O escândalo colocou isolou Galliano e poucas foram as vozes que se ergueram para o defender. Uma delas foi a de Patricia Field, que afirmou que tudo não passaria de uma teatralização. “É tudo uma farsa, mas as pessoas na moda não a reconhecem. De repente, parece que ninguém o conhece. Mas não há problema quando é o Mel Brooks a fazê-lo no ‘The Producers’ a cantar a ‘Springtime for Hitler’”.
Depois do sucesso de “O Sexo e a Cidade”, voltou-se para o cinema, com a possibilidade de vestir Meryl Streep e Anne Hathaway em mais uma produção com uma forte componente de estilo.
“O Diabo Veste Prada” foi outro tiro certeiro. “Trabalhar com a Meryl Streep foi um dos grandes aliciantes quando disse que sim. Ela sabia exatamente o que fazia. Foi ela quem se lembrou da ideia de ter o cabelo assim, branco, e adorei, mas tornou-se num problema com os produtores. Eles associavam o cabelo branco à velhice e não conseguia convencê-los de que era apenas um estilo. Eventualmente, ela disse que iria avançar assim mesmo e ficou tudo resolvido.”

Mesmo próxima dos anos 80, Field continua mais influente do que nunca. Foi a responsável pelo styling na série “Emily em Paris”, elogiada sobretudo pelo guarda-roupa das personagens. E não se fica por aqui.

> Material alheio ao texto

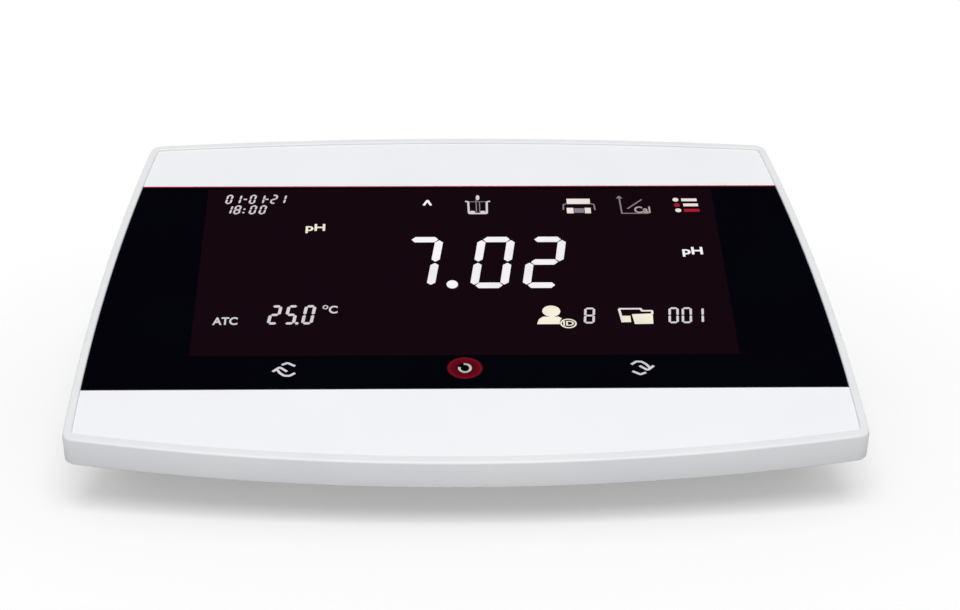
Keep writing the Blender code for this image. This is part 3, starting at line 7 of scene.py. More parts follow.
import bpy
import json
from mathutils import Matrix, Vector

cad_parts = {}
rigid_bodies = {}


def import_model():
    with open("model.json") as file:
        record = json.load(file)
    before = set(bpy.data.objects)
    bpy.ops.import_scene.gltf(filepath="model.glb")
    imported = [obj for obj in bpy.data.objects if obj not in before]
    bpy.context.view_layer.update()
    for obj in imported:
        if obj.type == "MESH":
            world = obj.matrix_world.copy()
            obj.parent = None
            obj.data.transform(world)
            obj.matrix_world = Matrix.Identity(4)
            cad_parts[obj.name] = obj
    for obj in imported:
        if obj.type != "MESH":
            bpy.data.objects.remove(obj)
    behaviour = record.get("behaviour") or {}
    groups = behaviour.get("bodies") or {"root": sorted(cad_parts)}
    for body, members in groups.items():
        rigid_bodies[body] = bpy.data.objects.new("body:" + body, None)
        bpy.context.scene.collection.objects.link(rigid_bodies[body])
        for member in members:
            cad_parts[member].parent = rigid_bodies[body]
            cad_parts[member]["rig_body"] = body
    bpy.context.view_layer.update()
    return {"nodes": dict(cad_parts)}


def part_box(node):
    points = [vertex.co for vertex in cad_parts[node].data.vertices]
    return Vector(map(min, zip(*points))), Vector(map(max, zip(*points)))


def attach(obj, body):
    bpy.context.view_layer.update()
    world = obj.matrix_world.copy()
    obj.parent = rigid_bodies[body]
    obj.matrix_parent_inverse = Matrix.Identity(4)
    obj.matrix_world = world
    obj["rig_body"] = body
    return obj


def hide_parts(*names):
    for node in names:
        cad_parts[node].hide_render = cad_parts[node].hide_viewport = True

A sua marca própria acabou por encerrar as lojas, mas apenas para lançar um novo conceito. Pouco tempo depois do fecho, em 2015, lançou a ArtFashion, uma concept store com peças personalizadas por artistas locais e amigos. “Acredito na experiência de ser um bazar, é mais interessante, porque nunca sabes o que vais encontrar. Descobres surpresas com as quais não contavas.”
É também uma fiel crente no instinto, ao invés das tendências. “Tento manter-me afastado delas, porque todas têm uma vida muito curta. Sobretudo na televisão. Dás contigo a ver um velho episódio e pensas: ‘Oh, aquilo é tão anos 90’. É por isso que gosto de misturar as coisas. Todos os outfits em ‘O Sexo e a Cidade’ eram completamente originais — não eram ditados por um designer ou por uma tendência. É por isso que continuam a influenciar, mesmo ao fim de todas estas décadas.”